Request.
Reproduce the span that opens at the line containing "Write part 3" and closes at the line containing "0.7 * MM, 2)", both lines included, without alteration and without any other line.

Task data.

━━━━━━━━━━━━━━━━━━━━

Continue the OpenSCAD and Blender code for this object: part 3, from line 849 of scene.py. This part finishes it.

━━━━━━━━━━━━━━━━━━━━

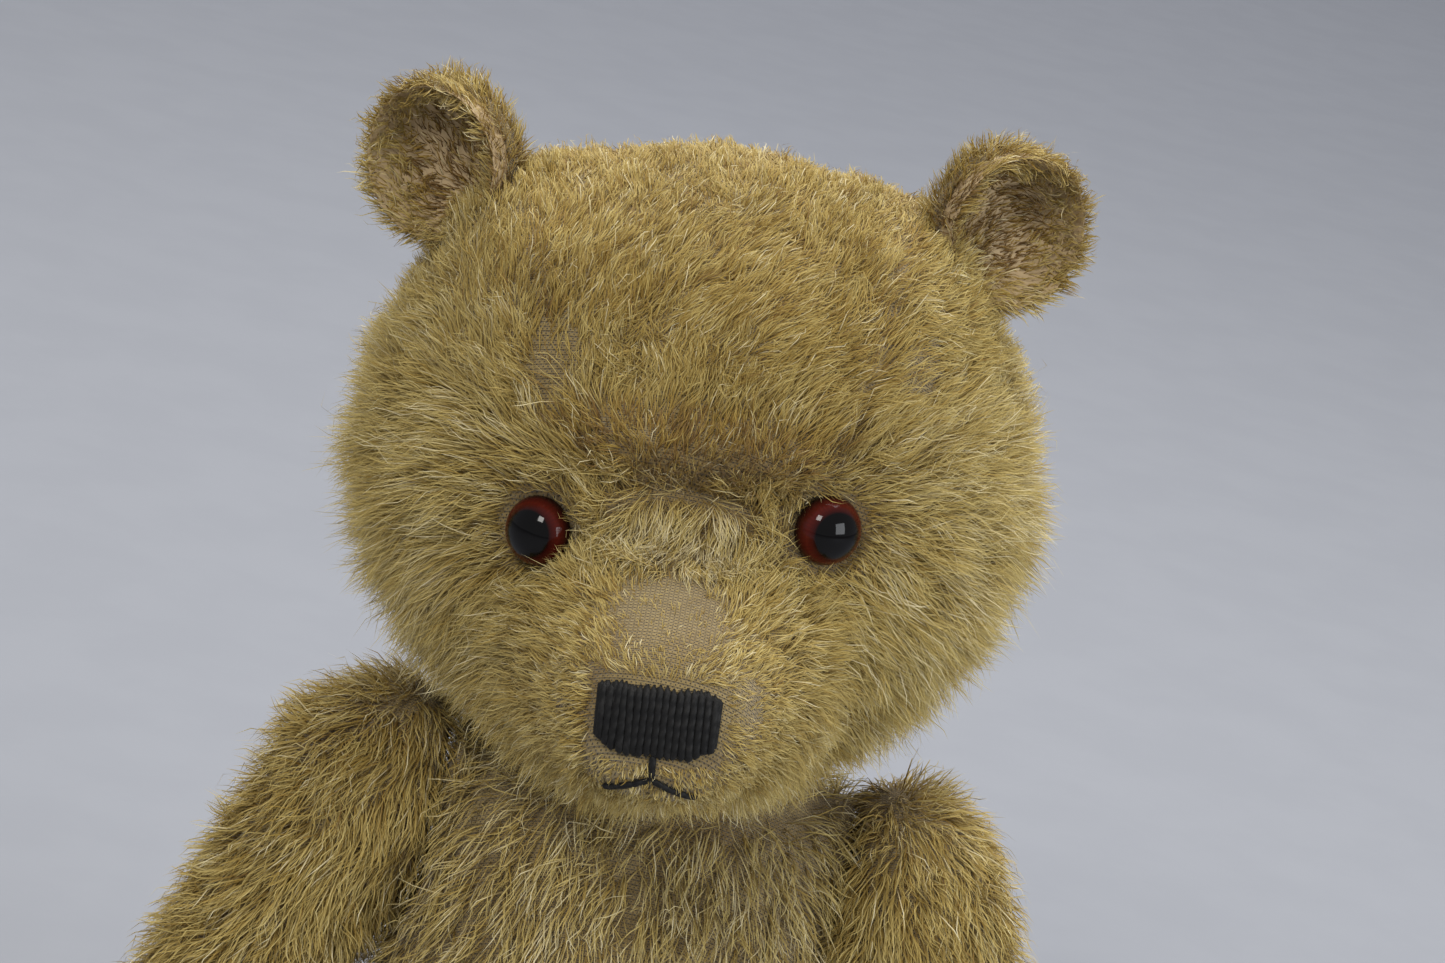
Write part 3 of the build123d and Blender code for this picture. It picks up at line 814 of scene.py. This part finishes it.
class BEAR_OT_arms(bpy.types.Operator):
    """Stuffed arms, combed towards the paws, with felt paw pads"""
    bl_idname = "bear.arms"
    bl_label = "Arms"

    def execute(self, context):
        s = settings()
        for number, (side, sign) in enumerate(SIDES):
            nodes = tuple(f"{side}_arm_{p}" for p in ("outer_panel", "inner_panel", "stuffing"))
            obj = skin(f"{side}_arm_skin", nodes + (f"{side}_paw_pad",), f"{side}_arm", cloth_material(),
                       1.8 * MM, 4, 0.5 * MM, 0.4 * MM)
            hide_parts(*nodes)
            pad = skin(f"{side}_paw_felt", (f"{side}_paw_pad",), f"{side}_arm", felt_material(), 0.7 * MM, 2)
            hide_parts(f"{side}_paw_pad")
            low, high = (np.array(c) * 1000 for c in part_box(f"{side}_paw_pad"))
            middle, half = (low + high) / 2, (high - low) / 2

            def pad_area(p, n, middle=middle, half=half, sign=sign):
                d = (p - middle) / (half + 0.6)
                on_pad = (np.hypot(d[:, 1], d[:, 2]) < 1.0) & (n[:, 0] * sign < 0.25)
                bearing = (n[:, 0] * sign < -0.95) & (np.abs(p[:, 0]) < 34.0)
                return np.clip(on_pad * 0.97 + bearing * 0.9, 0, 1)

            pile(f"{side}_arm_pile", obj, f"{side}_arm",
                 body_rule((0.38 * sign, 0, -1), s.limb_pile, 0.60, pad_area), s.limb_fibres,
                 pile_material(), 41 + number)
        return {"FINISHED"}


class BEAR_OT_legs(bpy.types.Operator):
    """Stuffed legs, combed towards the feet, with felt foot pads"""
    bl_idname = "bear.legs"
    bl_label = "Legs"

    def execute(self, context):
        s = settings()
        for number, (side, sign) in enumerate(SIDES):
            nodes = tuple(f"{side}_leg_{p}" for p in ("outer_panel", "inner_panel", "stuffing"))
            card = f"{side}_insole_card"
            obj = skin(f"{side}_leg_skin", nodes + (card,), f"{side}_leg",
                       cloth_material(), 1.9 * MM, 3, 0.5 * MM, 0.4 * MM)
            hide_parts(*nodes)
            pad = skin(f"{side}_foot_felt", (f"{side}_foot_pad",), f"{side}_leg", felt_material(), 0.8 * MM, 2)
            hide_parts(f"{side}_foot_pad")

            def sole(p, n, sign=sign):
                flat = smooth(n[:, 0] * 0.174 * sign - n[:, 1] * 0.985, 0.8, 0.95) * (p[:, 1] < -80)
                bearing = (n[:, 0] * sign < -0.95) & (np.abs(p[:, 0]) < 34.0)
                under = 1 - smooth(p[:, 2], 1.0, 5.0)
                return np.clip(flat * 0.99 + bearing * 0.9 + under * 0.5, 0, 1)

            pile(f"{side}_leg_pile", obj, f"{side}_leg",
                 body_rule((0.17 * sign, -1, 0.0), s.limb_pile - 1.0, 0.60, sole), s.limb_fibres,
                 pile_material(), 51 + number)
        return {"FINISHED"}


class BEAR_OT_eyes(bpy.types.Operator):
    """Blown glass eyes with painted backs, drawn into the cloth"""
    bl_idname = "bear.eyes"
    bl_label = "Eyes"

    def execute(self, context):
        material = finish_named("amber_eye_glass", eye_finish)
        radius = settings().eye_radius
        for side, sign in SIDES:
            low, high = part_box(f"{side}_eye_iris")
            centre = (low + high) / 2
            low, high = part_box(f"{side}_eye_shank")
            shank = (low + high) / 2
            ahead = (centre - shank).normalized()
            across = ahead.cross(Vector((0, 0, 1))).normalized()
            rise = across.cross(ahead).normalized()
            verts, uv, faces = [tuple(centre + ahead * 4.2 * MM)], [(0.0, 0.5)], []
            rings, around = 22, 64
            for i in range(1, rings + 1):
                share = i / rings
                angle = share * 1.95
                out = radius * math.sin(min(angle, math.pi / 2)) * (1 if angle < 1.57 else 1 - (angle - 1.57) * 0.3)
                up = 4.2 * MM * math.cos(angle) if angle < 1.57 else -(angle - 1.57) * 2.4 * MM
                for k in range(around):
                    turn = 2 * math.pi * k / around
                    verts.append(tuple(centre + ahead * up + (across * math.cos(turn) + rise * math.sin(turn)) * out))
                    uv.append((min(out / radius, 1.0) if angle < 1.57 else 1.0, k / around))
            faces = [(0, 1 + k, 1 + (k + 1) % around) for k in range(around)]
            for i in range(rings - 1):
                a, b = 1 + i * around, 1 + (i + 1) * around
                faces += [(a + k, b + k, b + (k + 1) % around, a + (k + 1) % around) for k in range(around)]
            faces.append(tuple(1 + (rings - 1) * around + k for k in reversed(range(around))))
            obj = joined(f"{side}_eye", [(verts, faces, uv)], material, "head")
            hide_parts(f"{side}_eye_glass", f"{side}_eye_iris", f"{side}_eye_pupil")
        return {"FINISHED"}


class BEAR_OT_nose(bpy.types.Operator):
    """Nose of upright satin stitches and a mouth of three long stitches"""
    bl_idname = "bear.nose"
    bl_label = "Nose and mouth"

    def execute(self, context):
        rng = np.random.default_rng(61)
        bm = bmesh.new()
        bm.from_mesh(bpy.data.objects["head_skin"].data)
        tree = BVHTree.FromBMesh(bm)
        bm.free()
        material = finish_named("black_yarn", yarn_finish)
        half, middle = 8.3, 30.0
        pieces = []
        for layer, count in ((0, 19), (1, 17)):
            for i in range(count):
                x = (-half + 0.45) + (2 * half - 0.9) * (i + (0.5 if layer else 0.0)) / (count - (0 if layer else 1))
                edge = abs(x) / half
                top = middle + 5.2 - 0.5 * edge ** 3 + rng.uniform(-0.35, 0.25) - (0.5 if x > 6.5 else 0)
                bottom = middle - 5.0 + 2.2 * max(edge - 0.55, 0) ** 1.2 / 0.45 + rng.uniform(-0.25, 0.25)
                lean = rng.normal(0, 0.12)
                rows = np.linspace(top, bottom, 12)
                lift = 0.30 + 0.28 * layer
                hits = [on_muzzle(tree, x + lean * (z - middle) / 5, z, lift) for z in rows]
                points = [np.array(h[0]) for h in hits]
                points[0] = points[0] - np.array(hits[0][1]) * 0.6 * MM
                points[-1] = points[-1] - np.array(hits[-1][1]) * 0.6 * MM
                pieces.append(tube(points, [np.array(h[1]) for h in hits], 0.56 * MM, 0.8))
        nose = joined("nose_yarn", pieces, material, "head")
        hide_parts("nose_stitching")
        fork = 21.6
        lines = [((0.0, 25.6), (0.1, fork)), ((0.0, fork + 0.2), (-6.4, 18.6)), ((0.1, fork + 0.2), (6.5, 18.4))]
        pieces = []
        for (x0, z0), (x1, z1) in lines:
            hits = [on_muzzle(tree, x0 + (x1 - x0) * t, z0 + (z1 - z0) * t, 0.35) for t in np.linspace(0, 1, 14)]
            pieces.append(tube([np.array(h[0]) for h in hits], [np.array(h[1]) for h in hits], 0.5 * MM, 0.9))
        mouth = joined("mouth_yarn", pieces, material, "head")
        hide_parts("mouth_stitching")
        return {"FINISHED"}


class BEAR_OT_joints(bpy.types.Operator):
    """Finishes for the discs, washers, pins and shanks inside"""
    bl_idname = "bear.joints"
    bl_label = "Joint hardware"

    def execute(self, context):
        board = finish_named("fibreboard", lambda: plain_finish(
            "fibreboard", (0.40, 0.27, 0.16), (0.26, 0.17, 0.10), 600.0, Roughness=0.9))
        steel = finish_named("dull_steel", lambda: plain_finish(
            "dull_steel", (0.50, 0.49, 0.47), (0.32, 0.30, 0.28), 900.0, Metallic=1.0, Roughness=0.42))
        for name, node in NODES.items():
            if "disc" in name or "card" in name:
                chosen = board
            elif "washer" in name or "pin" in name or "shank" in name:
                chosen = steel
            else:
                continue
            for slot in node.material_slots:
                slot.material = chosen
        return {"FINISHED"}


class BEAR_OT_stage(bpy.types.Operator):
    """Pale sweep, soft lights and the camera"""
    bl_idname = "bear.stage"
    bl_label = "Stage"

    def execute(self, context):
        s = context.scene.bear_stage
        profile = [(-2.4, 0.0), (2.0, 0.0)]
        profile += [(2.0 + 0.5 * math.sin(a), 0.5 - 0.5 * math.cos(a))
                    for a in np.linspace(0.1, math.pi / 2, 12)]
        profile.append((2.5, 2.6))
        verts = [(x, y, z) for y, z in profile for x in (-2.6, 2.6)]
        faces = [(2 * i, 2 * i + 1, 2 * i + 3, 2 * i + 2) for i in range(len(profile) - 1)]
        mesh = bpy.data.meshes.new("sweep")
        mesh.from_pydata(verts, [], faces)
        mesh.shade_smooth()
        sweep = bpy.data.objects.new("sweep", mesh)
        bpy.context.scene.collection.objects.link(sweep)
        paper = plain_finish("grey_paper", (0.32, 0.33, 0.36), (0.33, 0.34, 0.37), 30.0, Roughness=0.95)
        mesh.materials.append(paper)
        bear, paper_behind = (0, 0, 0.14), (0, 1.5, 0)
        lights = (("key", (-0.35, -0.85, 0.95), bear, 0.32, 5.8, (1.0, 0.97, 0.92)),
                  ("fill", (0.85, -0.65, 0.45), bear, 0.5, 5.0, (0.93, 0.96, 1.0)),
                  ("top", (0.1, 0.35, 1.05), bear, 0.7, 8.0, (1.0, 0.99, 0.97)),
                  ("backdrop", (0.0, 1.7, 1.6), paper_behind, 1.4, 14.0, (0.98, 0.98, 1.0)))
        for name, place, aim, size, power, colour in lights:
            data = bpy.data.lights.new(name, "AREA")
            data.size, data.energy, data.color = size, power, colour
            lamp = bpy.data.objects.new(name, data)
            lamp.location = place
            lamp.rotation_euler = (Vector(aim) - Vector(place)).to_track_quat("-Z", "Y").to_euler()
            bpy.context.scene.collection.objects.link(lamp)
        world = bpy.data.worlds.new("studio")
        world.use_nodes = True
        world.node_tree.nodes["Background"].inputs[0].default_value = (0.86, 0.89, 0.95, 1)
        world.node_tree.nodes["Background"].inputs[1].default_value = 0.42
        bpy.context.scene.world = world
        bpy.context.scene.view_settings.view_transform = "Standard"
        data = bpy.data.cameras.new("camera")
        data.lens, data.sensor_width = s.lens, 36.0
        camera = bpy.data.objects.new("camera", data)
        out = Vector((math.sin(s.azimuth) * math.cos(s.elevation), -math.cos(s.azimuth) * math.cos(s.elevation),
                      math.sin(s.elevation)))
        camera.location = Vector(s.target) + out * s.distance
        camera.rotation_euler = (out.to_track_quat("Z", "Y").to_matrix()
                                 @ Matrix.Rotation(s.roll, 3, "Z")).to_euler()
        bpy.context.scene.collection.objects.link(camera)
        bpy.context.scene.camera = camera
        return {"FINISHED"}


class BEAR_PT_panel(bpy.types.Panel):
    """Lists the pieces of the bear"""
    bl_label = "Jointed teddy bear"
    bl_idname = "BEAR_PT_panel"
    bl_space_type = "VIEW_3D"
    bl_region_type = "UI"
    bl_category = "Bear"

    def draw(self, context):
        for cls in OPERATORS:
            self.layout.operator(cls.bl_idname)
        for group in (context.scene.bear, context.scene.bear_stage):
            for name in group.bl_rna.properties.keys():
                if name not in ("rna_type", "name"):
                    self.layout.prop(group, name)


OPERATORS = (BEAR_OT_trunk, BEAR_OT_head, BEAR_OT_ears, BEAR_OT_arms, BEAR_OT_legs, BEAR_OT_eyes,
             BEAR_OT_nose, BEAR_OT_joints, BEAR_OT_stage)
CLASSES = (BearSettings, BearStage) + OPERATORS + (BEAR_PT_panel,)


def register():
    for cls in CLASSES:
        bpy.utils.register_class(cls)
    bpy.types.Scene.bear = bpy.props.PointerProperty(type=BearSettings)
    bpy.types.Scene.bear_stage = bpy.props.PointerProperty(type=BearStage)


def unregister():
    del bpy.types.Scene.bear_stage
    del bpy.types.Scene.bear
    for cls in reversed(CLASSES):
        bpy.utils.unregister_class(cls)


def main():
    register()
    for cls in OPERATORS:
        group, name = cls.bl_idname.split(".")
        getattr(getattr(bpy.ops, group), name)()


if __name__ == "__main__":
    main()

━━━━━━━━━━━━━━━━━━━━

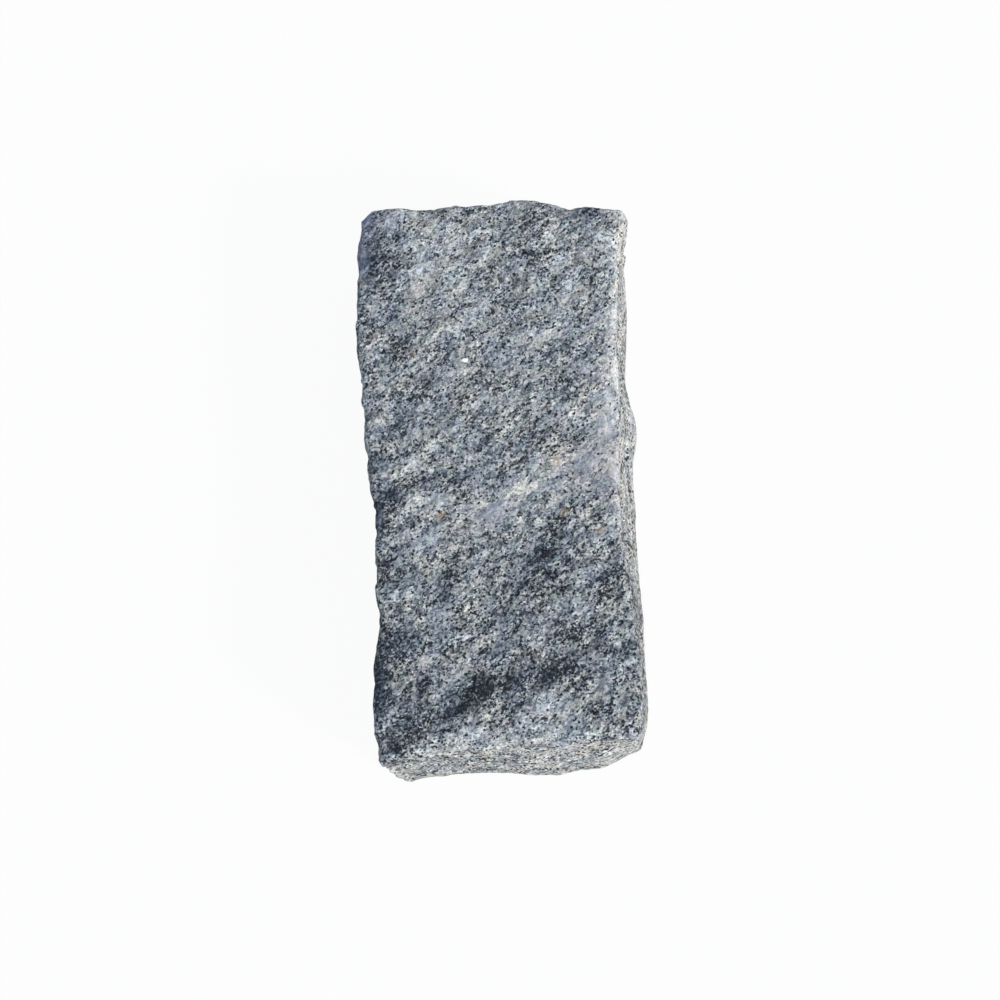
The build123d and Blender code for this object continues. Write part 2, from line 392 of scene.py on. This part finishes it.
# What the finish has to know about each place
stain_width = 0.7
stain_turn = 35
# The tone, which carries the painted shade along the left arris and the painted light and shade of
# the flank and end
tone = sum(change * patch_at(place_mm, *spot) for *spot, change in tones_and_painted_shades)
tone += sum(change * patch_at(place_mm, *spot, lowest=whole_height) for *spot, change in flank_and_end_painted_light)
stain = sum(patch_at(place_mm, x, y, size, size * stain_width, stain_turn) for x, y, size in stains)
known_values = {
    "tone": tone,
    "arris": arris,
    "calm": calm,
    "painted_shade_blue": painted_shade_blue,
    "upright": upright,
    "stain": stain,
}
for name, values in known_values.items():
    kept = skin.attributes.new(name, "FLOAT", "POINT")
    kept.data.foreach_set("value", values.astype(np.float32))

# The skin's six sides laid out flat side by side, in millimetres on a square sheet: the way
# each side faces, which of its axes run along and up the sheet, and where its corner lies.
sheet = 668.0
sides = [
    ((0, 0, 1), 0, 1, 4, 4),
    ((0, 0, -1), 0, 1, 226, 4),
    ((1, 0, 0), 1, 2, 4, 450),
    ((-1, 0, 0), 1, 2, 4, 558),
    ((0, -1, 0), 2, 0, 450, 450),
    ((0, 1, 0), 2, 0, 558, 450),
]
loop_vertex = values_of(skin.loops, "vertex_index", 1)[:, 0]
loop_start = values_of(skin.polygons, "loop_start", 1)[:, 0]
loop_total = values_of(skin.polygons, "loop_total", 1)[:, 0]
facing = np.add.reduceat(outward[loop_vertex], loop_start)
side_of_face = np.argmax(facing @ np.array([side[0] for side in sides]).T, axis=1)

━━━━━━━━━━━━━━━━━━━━

Problem solution.
Write part 3 of the build123d and Blender code for this picture. It picks up at line 814 of scene.py. This part finishes it.
class BEAR_OT_arms(bpy.types.Operator):
    """Stuffed arms, combed towards the paws, with felt paw pads"""
    bl_idname = "bear.arms"
    bl_label = "Arms"

    def execute(self, context):
        s = settings()
        for number, (side, sign) in enumerate(SIDES):
            nodes = tuple(f"{side}_arm_{p}" for p in ("outer_panel", "inner_panel", "stuffing"))
            obj = skin(f"{side}_arm_skin", nodes + (f"{side}_paw_pad",), f"{side}_arm", cloth_material(),
                       1.8 * MM, 4, 0.5 * MM, 0.4 * MM)
            hide_parts(*nodes)
            pad = skin(f"{side}_paw_felt", (f"{side}_paw_pad",), f"{side}_arm", felt_material(), 0.7 * MM, 2)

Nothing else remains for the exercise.